Words like depraved, obscene, and tasteless have been lobbed at Tom Six’s 2009 shock horror The Human Centipede, and it would seem that Six’s goal for the sequel is to make his critics have to invent new words to properly describe the images on screen. The newest trailer for The Human Centipede II: Full Sequence has arrived online, and it heavily plays up the reaction audiences had to the first film and seems to promise even more disgustingness in the sequel. Intriguingly however, this trailer is safe for work. Check it out.

I was among the last of my friends and colleagues to see the first Human Centipede. I had built the film up in my head based on reactions from those who’d already seen it so much that I began to wonder if the movie would effectively break my brain. As it turned out, yes it was twisted and sick, but nowhere near as much as I had anticipated.

This is precisely why so many horror movies are able to effectively utilize off-screen violence; what you imagine in your head is often far more terrible than what actually appears on the screen. This also seems to be the concept at play with this Australian trailer for Human Centipede II. People are led one by one to the back off a truck, locked inside, and forced to watch the film. We then get to watch only their reactions as unfavorable comments from critics flash onto the screen. It escalates to the point that the confined viewers are vomiting into buckets and demanding to be released.

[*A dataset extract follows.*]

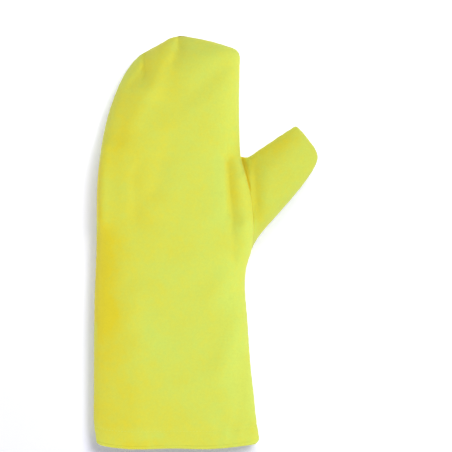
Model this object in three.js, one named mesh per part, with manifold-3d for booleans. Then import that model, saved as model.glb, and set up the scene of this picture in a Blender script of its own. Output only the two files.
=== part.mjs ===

This a genius piece of marketing because even if you’d only heard about the nastiness of the first film, the vagueness of this trailer encourages the brain to fill in all the gory details. It also has a weird abduction horror element to it and suggests that sitting through the sequel is itself a form of torture. With the film’s October release looming, it would appear Tom Six is reaching deep into his bag of bloody tricks to pique your interest. His exploitative marketing harkens back to the days of William Castle and Roger Corman. He even appears to take a shot at his detractors by flaunting the question they raised in an effort to chastise the first Human Centipede: has horror gone to far?